┌──

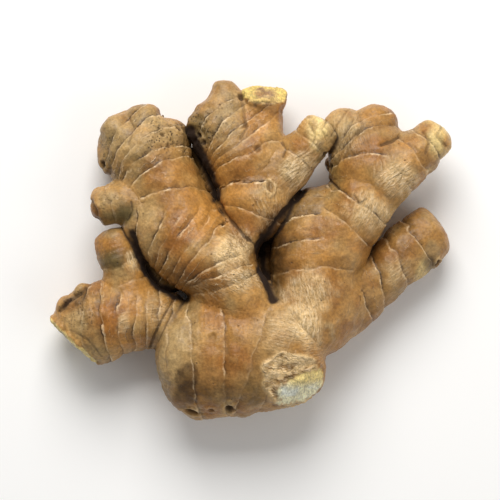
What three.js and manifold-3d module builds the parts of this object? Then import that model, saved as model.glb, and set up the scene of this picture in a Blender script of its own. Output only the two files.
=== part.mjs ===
// A fresh ginger root: one solid rhizome, lying flat, grown from lobes that run smoothly into each other.
// Millimetres, +Z up. The origin is on the surface that it rests on, at the middle of its outline.

import * as THREE from "three";
import { mergeVertices } from "three/addons/utils/BufferGeometryUtils.js";
import Module from "manifold-3d";

// Driving dimensions.
const LENGTH = 160; // along X, over the whole hand of fingers
const DEPTH = 136.5; // along Y, from the mother lobe to the tips of the fingers
const THICKNESS = 42; // along Z, over the thickest part
const GIRTH = 1; // how stout the lobes are, 1 being as drawn in LOBES
const BLEND = 6; // how far apart two lobes of one finger start to run into each other
const CREASE_BLEND = 3; // the same for two fingers, which meet in a crease
const SWELL = 0.8; // how far the skin bulges between two leaf scars
const FACET = 3.35; // the length of a facet of the skin
const BEAD_SPACING = 1.5; // between the ellipsoids that a lobe is made of
const SETTLING_PASSES = 2; // how often a point of the skin is moved closer to where it belongs
const PRESSED = 0.4; // how far the lowest bulges are pressed flat where they rest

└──

> _WHAT IS REQUIRED_: Copy out the whole listing exactly as written.

> _FULL SOLUTION_:
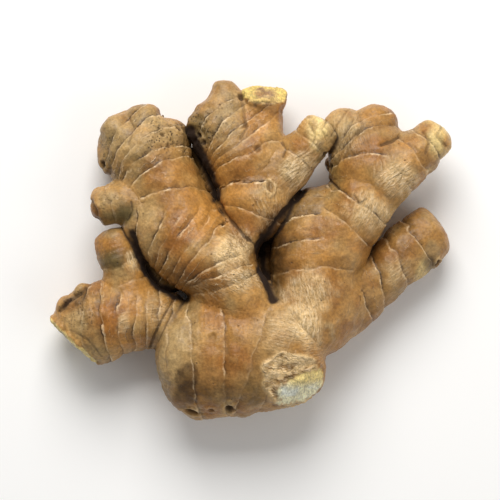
What three.js and manifold-3d module builds the parts of this object? Then import that model, saved as model.glb, and set up the scene of this picture in a Blender script of its own. Output only the two files.
=== part.mjs ===
// A fresh ginger root: one solid rhizome, lying flat, grown from lobes that run smoothly into each other.
// Millimetres, +Z up. The origin is on the surface that it rests on, at the middle of its outline.

import * as THREE from "three";
import { mergeVertices } from "three/addons/utils/BufferGeometryUtils.js";
import Module from "manifold-3d";

// Driving dimensions.
const LENGTH = 160; // along X, over the whole hand of fingers
const DEPTH = 136.5; // along Y, from the mother lobe to the tips of the fingers
const THICKNESS = 42; // along Z, over the thickest part
const GIRTH = 1; // how stout the lobes are, 1 being as drawn in LOBES
const BLEND = 6; // how far apart two lobes of one finger start to run into each other
const CREASE_BLEND = 3; // the same for two fingers, which meet in a crease
const SWELL = 0.8; // how far the skin bulges between two leaf scars
const FACET = 3.35; // the length of a facet of the skin
const BEAD_SPACING = 1.5; // between the ellipsoids that a lobe is made of
const SETTLING_PASSES = 2; // how often a point of the skin is moved closer to where it belongs
const PRESSED = 0.4; // how far the lowest bulges are pressed flat where they rest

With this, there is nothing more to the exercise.